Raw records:
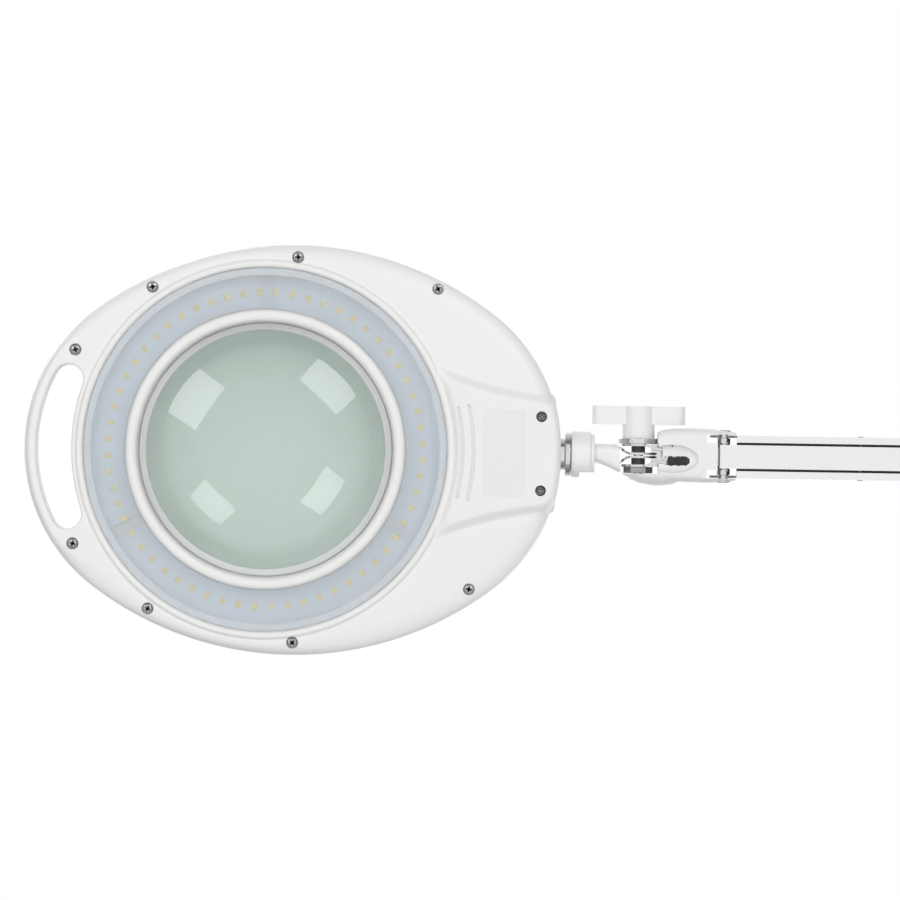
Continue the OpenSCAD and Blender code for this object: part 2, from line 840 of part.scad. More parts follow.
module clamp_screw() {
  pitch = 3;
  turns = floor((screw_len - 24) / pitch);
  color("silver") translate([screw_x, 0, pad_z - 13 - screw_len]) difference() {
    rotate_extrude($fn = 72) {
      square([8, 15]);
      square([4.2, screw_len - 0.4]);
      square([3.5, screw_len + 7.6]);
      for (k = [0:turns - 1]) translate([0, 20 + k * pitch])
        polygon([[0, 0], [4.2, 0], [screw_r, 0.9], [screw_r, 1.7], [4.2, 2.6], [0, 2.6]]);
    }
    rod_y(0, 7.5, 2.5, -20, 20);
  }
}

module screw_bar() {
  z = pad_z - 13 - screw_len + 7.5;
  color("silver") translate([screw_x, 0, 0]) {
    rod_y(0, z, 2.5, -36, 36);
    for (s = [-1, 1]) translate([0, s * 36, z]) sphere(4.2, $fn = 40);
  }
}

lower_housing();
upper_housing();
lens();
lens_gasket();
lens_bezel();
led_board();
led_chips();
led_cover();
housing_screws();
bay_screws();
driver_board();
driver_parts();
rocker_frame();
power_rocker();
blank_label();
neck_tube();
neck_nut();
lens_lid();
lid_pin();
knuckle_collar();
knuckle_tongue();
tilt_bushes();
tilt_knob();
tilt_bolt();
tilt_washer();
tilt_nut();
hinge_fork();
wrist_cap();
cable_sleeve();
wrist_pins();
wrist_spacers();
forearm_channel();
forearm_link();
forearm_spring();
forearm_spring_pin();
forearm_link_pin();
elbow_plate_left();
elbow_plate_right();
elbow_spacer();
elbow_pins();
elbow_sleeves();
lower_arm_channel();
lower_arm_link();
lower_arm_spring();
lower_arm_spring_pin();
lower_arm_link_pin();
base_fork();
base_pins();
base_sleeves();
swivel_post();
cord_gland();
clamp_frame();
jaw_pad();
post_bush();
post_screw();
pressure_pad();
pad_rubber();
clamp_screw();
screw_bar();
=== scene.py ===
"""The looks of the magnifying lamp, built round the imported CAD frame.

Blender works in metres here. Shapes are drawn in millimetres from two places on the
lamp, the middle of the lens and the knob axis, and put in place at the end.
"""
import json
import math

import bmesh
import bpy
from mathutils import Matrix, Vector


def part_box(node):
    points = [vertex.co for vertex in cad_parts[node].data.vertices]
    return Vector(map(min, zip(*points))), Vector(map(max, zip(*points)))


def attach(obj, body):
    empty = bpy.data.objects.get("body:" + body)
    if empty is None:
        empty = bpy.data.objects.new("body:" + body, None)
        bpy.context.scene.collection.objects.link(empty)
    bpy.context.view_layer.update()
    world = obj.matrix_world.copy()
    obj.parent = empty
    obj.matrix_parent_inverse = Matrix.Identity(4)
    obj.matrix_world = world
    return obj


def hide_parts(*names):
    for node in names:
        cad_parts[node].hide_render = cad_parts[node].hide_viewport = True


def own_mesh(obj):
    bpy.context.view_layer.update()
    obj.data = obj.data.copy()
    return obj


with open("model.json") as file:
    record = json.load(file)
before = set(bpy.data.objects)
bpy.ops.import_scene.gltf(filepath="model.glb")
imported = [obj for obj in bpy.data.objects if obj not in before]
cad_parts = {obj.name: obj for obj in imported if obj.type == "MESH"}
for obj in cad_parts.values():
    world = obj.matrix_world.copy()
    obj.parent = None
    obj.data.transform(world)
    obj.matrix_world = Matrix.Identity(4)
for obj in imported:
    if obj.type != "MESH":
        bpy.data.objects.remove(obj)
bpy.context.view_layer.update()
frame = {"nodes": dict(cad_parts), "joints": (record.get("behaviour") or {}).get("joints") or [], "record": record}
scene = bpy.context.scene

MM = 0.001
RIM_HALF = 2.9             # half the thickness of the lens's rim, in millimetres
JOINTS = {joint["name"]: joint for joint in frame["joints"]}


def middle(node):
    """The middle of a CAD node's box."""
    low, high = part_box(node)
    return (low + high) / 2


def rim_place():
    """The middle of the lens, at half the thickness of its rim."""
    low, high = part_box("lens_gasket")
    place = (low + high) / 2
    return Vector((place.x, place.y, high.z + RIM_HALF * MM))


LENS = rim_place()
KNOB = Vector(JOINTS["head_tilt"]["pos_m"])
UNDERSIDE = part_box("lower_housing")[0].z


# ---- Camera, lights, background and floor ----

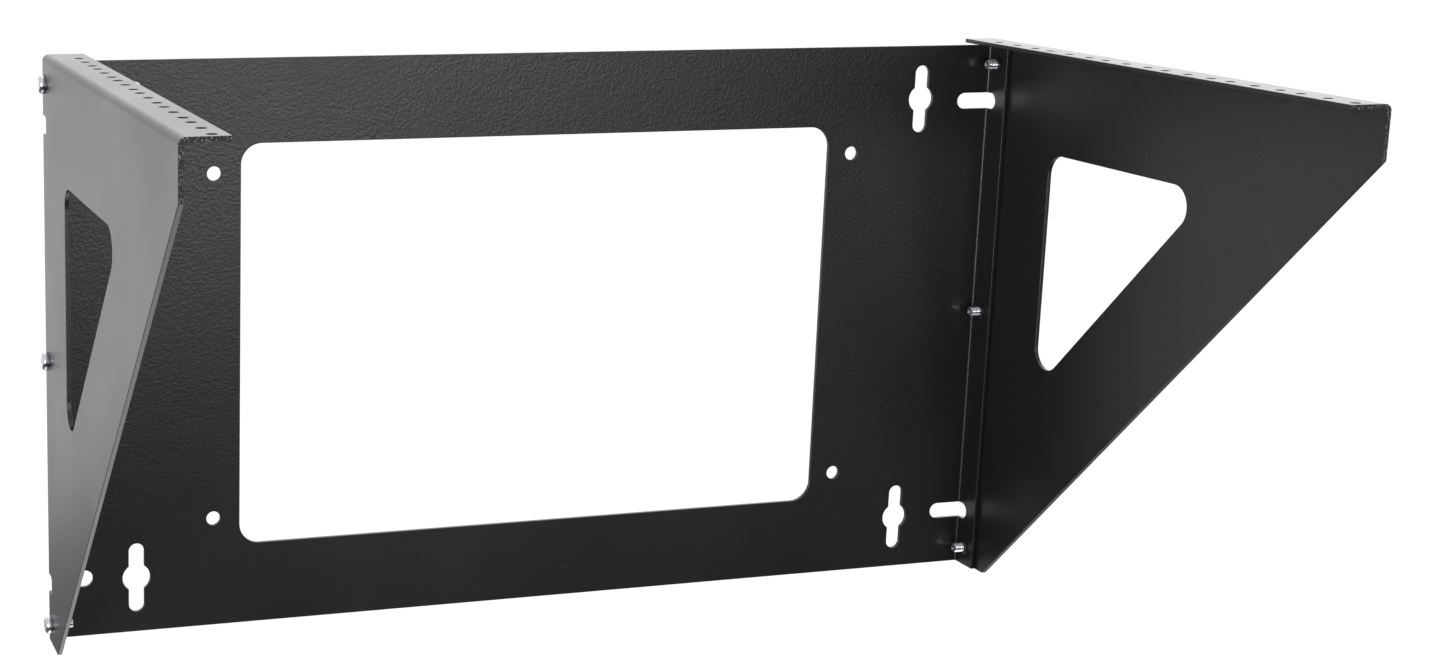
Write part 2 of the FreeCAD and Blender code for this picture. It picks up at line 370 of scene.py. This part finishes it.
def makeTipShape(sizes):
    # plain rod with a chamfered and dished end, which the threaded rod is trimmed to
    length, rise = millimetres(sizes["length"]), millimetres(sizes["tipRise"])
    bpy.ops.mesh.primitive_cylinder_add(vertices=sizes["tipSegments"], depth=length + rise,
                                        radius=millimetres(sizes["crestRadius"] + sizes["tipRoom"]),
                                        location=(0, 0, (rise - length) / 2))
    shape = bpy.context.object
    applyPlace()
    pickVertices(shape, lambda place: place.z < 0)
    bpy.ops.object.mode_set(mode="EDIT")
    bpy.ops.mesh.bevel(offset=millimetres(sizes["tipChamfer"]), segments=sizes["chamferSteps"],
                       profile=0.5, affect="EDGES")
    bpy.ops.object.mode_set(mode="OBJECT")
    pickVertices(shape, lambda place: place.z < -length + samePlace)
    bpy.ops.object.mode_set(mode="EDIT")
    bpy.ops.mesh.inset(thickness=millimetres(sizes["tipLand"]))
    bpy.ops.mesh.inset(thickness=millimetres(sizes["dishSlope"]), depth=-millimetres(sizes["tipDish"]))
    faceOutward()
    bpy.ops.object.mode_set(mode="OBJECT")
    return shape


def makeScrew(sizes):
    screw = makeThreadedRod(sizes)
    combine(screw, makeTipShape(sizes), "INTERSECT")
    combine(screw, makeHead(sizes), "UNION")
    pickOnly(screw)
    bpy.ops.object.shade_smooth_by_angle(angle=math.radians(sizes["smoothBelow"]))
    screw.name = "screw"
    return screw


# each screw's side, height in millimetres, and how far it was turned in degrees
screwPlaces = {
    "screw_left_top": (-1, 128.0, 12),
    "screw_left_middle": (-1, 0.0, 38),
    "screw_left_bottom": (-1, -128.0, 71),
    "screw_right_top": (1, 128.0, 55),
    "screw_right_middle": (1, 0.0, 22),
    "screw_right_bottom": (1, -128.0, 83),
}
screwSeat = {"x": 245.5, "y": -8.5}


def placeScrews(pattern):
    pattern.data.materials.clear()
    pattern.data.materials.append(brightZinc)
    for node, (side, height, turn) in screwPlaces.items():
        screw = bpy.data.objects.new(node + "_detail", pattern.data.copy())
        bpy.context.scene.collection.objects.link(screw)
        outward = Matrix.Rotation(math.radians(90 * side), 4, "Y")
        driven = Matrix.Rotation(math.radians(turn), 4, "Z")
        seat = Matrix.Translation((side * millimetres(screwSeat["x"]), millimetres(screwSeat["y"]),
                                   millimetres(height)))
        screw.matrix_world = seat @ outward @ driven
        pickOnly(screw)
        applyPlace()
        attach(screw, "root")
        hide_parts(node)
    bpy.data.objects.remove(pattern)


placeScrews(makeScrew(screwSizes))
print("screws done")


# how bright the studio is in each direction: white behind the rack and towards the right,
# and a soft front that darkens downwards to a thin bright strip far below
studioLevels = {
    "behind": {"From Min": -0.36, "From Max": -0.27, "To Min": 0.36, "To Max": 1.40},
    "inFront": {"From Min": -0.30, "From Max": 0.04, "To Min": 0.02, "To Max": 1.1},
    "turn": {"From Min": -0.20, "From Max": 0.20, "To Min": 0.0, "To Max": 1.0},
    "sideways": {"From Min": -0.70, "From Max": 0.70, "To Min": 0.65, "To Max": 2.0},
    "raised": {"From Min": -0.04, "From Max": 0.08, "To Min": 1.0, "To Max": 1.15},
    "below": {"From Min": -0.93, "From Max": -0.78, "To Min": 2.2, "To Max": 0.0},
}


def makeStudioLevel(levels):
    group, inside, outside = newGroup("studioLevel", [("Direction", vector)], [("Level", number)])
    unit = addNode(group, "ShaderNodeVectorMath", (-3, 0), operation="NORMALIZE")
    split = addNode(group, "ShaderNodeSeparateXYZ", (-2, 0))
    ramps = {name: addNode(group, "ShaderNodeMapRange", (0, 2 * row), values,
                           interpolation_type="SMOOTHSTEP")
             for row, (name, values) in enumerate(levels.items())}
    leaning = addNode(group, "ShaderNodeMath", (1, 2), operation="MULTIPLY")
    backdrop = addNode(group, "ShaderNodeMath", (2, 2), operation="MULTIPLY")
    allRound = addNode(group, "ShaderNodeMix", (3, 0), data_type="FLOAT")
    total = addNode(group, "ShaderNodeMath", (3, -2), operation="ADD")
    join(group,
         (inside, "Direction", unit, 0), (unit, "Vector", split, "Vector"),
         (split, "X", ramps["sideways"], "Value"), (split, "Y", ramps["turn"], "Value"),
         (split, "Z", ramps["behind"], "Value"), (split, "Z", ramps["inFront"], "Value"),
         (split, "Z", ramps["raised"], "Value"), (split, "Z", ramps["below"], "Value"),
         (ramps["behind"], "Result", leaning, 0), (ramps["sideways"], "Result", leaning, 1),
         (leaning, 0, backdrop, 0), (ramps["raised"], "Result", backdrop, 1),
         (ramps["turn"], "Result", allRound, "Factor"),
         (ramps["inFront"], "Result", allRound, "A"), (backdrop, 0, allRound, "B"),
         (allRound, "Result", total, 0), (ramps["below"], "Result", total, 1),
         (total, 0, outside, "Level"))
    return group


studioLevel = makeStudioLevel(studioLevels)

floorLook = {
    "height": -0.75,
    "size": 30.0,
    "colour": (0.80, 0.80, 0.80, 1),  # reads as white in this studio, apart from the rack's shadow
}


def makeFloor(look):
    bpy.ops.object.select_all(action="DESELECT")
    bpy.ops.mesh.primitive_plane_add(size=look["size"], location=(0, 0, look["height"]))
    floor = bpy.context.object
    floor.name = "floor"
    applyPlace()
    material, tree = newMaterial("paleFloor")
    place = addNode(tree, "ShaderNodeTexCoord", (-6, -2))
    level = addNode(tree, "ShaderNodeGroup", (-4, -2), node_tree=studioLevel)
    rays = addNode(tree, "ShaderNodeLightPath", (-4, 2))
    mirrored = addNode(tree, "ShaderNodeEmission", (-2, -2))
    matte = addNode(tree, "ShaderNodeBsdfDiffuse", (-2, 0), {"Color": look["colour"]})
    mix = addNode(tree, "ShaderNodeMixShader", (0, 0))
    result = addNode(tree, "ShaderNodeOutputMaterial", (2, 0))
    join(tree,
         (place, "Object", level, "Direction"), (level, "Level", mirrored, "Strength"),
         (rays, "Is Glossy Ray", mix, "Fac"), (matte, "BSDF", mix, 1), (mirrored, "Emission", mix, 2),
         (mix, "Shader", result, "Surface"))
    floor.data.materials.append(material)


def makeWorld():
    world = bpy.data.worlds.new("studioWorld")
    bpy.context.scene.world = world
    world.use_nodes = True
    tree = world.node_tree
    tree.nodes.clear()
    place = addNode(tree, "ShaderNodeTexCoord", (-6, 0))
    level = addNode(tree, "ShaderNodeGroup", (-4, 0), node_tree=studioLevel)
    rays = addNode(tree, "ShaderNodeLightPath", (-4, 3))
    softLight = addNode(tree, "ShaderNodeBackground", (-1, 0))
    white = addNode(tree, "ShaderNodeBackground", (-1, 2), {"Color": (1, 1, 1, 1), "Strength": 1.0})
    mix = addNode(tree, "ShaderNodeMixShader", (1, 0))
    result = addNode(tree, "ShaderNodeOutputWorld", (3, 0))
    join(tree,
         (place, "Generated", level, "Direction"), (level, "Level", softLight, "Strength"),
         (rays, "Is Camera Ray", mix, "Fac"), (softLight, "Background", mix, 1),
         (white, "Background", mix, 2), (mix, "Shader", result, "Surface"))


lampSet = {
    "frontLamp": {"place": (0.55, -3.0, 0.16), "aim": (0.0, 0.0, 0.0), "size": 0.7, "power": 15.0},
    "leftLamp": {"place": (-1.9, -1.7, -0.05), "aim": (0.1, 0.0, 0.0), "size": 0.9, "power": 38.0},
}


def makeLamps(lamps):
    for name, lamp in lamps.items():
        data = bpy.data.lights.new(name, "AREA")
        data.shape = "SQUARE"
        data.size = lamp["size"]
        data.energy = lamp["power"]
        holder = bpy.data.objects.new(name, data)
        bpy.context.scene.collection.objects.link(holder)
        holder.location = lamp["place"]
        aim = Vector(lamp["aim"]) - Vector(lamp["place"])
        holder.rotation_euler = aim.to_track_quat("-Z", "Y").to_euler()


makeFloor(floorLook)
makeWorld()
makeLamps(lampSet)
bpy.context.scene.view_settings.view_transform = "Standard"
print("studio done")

→ Work required
Look above and return each line of the records exactly, from the very first through the line with "points = [vertex.co", both included.

→ Exercise response
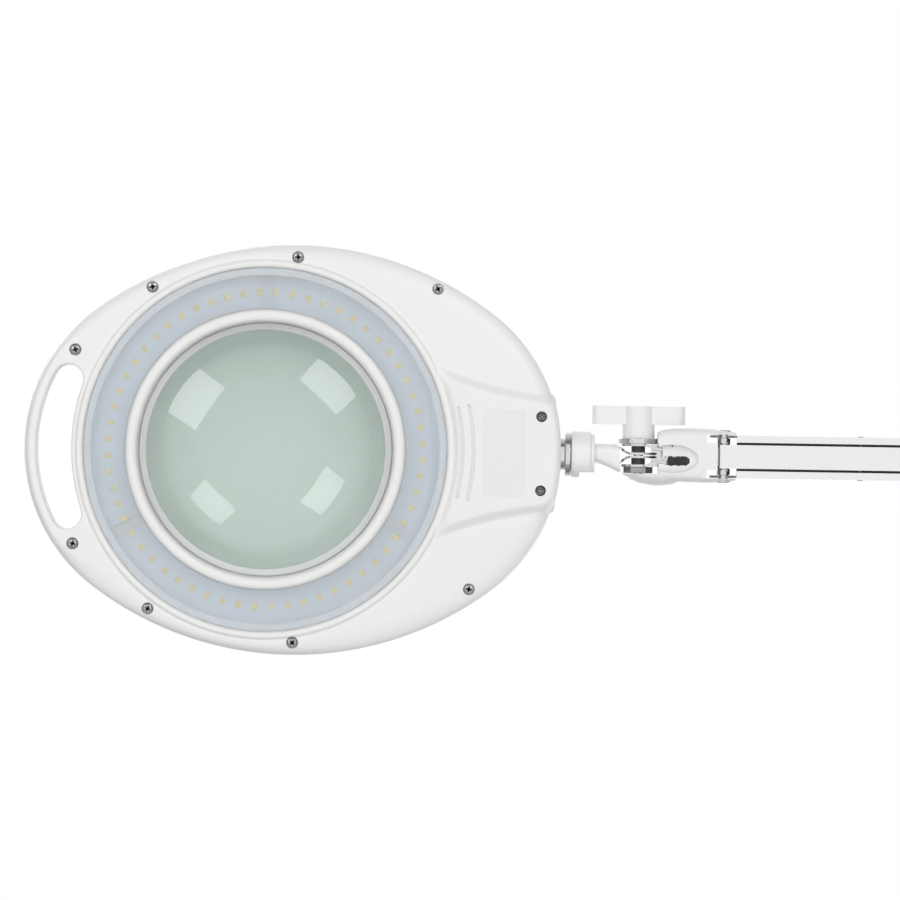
Continue the OpenSCAD and Blender code for this object: part 2, from line 840 of part.scad. More parts follow.
module clamp_screw() {
  pitch = 3;
  turns = floor((screw_len - 24) / pitch);
  color("silver") translate([screw_x, 0, pad_z - 13 - screw_len]) difference() {
    rotate_extrude($fn = 72) {
      square([8, 15]);
      square([4.2, screw_len - 0.4]);
      square([3.5, screw_len + 7.6]);
      for (k = [0:turns - 1]) translate([0, 20 + k * pitch])
        polygon([[0, 0], [4.2, 0], [screw_r, 0.9], [screw_r, 1.7], [4.2, 2.6], [0, 2.6]]);
    }
    rod_y(0, 7.5, 2.5, -20, 20);
  }
}

module screw_bar() {
  z = pad_z - 13 - screw_len + 7.5;
  color("silver") translate([screw_x, 0, 0]) {
    rod_y(0, z, 2.5, -36, 36);
    for (s = [-1, 1]) translate([0, s * 36, z]) sphere(4.2, $fn = 40);
  }
}

lower_housing();
upper_housing();
lens();
lens_gasket();
lens_bezel();
led_board();
led_chips();
led_cover();
housing_screws();
bay_screws();
driver_board();
driver_parts();
rocker_frame();
power_rocker();
blank_label();
neck_tube();
neck_nut();
lens_lid();
lid_pin();
knuckle_collar();
knuckle_tongue();
tilt_bushes();
tilt_knob();
tilt_bolt();
tilt_washer();
tilt_nut();
hinge_fork();
wrist_cap();
cable_sleeve();
wrist_pins();
wrist_spacers();
forearm_channel();
forearm_link();
forearm_spring();
forearm_spring_pin();
forearm_link_pin();
elbow_plate_left();
elbow_plate_right();
elbow_spacer();
elbow_pins();
elbow_sleeves();
lower_arm_channel();
lower_arm_link();
lower_arm_spring();
lower_arm_spring_pin();
lower_arm_link_pin();
base_fork();
base_pins();
base_sleeves();
swivel_post();
cord_gland();
clamp_frame();
jaw_pad();
post_bush();
post_screw();
pressure_pad();
pad_rubber();
clamp_screw();
screw_bar();
=== scene.py ===
"""The looks of the magnifying lamp, built round the imported CAD frame.

Blender works in metres here. Shapes are drawn in millimetres from two places on the
lamp, the middle of the lens and the knob axis, and put in place at the end.
"""
import json
import math

import bmesh
import bpy
from mathutils import Matrix, Vector


def part_box(node):
    points = [vertex.co for vertex in cad_parts[node].data.vertices]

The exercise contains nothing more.